Alberto Juez said...

Hi!
my name is Alberto and I'm from Spain.
I've found your comments very interesting
Recently I've been reading Postgresql documentation and in version 8.1 (actually in beta) you can find some improvements to SMP systems:




(from http://developer.postgresql.org/
docs/postgres/release.html#RELEASE-8-1)




Improve concurrent access to the shared buffer cache (Tom)


Access to the shared buffer cache was identified as a significant scalability problem, particularly on multi-CPU systems. In this release, the way that locking is done in the buffer manager has been overhauled to reduce lock contention and improve scalability. The buffer manager has also been changed to use a "clock sweep" replacement policy.

Jim Nasby said...

Actually, version 8.1 will include bitmap index scans. This is the same code that's in Bizgres; Bizgres just picked it up earlier.
8.1 also allows creating a table without logging via SELECT INTO. Hopefully this will be extended to COPY in 8.2.
The file pre-allocation is interesting because this is an area where the PostgreSQL development community has felt it's OK to rely on the OS to handle that work.

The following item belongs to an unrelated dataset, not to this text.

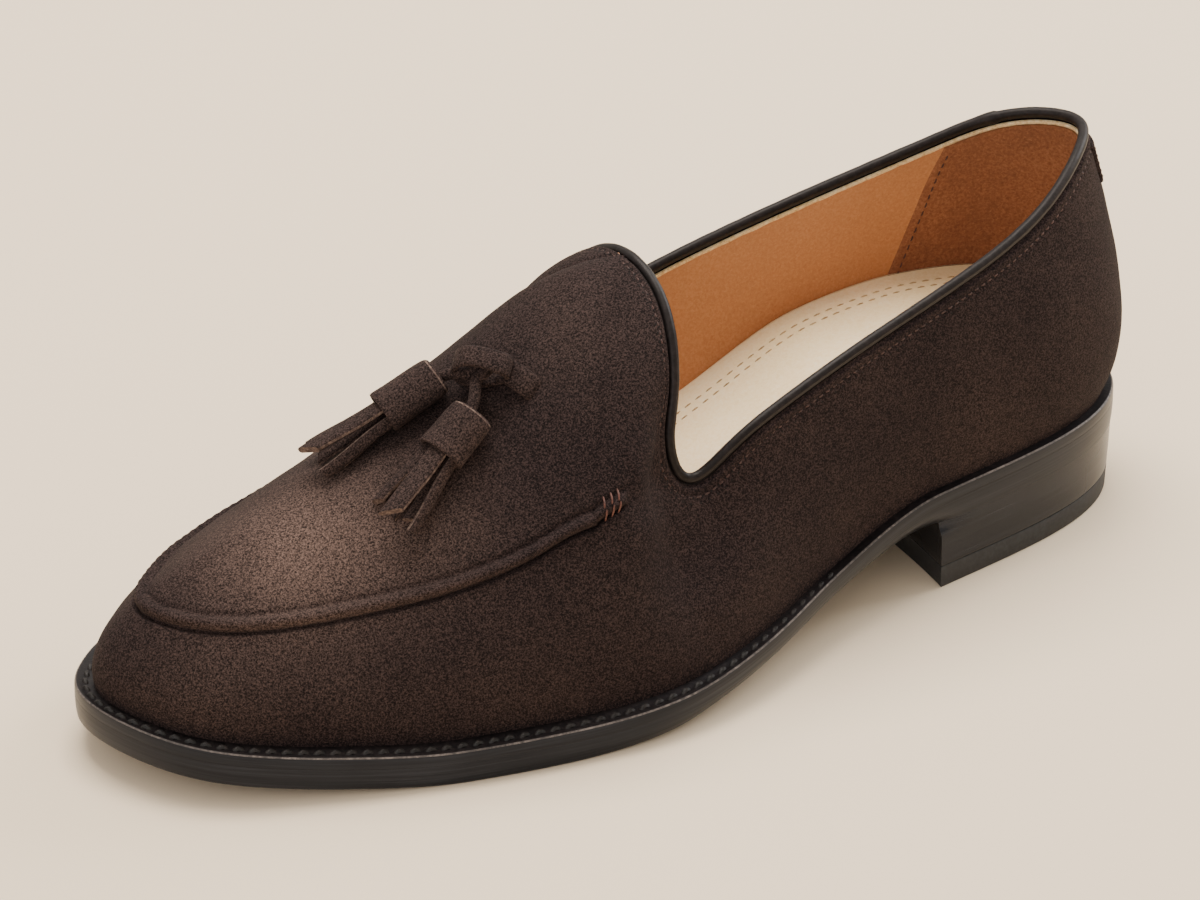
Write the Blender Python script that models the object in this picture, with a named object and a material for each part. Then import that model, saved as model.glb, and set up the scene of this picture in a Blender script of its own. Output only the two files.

Unlike older databases, PostgreSQL relies on the advances that have been made in operating systems in the past 10-20 years. This is why they don't try and use all the memory on the server, for example.
The question of pre-allocating storage space has come up recently on the mailing lists, and one of the arguments against it was that modern filesystems allow enough room between files for fragmentation not to be an issue. Perhaps this is an incorrect assumption. I currently have access to a v40z attached to a full 3510, so maybe I can put this theory to the test, at least on UFS.